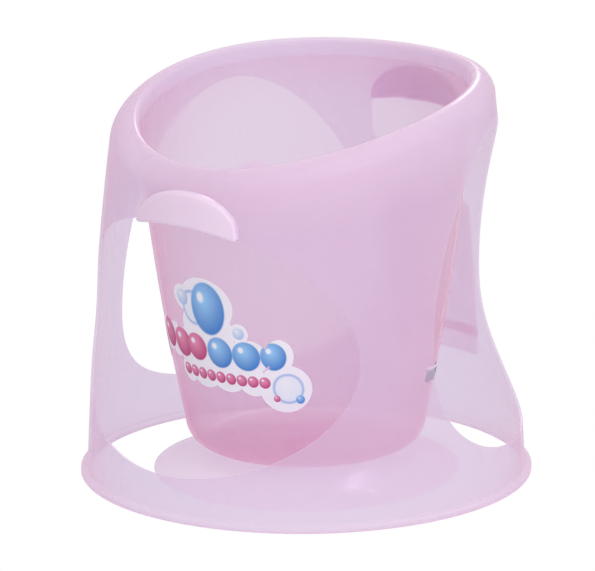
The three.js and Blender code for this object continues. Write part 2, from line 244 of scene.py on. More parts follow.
glint_box = soft_box("back_soft_box", 211, 33, 2.4, 0.24, 0.6, 10)
glint_box.visible_diffuse = False
soft_box("top_soft_box", 40, 70, 2.4, 1.6, 1.0, 10)
soft_box("side_soft_box", 62, 36, 2.6, 1.8, 1.4, 24)


# %% [markdown]
# ## Turned walls
# The stand and the bucket were moulded round, so each starts as one closed outline of the wall,
# spun once round Z. The rim isn't level, though, so after the spin every column of the wall slides
# up or down to its own outline. The spin makes the faces, and the outline function only says how
# high each row of the wall stands.

# %% The lathe and its helpers
def turn_on_lathe(outline_at, rings, closed=True):
    """A bmesh spun from the outline at angle 0, each column then set to its own outline."""
    bm = bmesh.new()
    row = bm.verts.layers.int.new("row")
    verts = []
    for index, (r, z) in enumerate(outline_at(0.0)):
        vert = bm.verts.new(on_tub(r, 0, z))
        vert[row] = index
        verts.append(vert)
    pairs = list(zip(verts, verts[1:]))
    if closed:
        pairs.append((verts[-1], verts[0]))
    edges = [bm.edges.new(pair) for pair in pairs]
    bmesh.ops.spin(
        bm, geom=verts + edges, cent=(0, 0, 0), axis=(0, 0, 1), dvec=(0, 0, 0),
        angle=2 * math.pi, steps=rings, use_merge=True, use_duplicate=False,
    )
    outlines = {}
    for vert in bm.verts:
        angle = angle_of(vert.co)
        column = round(angle / (2 * math.pi) * rings) % rings
        if column not in outlines:
            outlines[column] = outline_at(2 * math.pi * column / rings)
        r, z = outlines[column][vert[row]]
        vert.co = on_tub(r, angle, z)
    bmesh.ops.remove_doubles(bm, verts=bm.verts, dist=0.001 * mm)
    bmesh.ops.recalc_face_normals(bm, faces=bm.faces)
    return bm


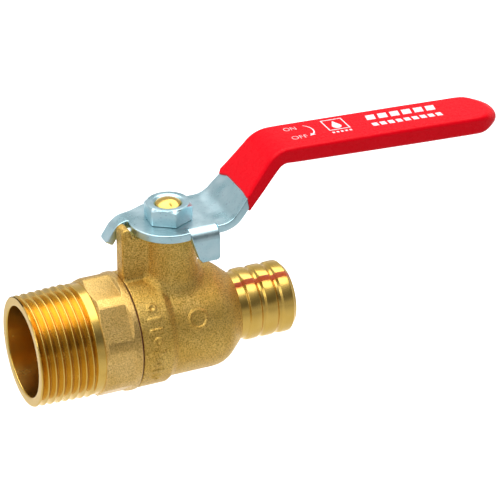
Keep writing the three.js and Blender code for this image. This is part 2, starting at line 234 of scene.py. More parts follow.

***

PROBLEM STATEMENT:
Your task is to quote the lines above, beginning with the first and ending with the one that holds "# high each row of the wall stands.".

SOLUTION TO THIS PROBLEM:
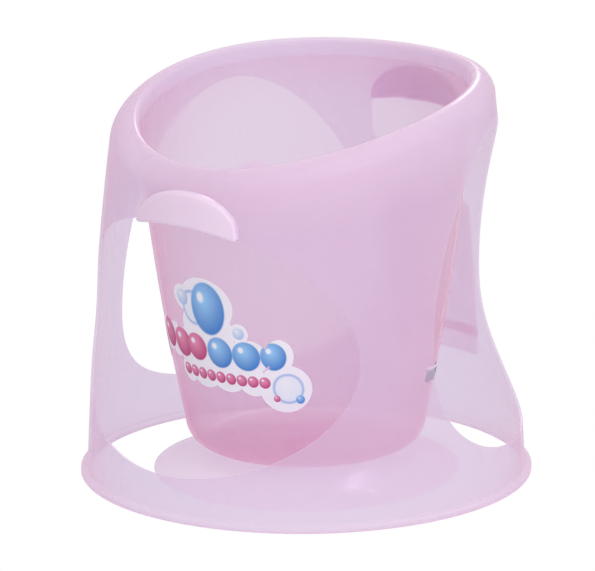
The three.js and Blender code for this object continues. Write part 2, from line 244 of scene.py on. More parts follow.
glint_box = soft_box("back_soft_box", 211, 33, 2.4, 0.24, 0.6, 10)
glint_box.visible_diffuse = False
soft_box("top_soft_box", 40, 70, 2.4, 1.6, 1.0, 10)
soft_box("side_soft_box", 62, 36, 2.6, 1.8, 1.4, 24)


# %% [markdown]
# ## Turned walls
# The stand and the bucket were moulded round, so each starts as one closed outline of the wall,
# spun once round Z. The rim isn't level, though, so after the spin every column of the wall slides
# up or down to its own outline. The spin makes the faces, and the outline function only says how
# high each row of the wall stands.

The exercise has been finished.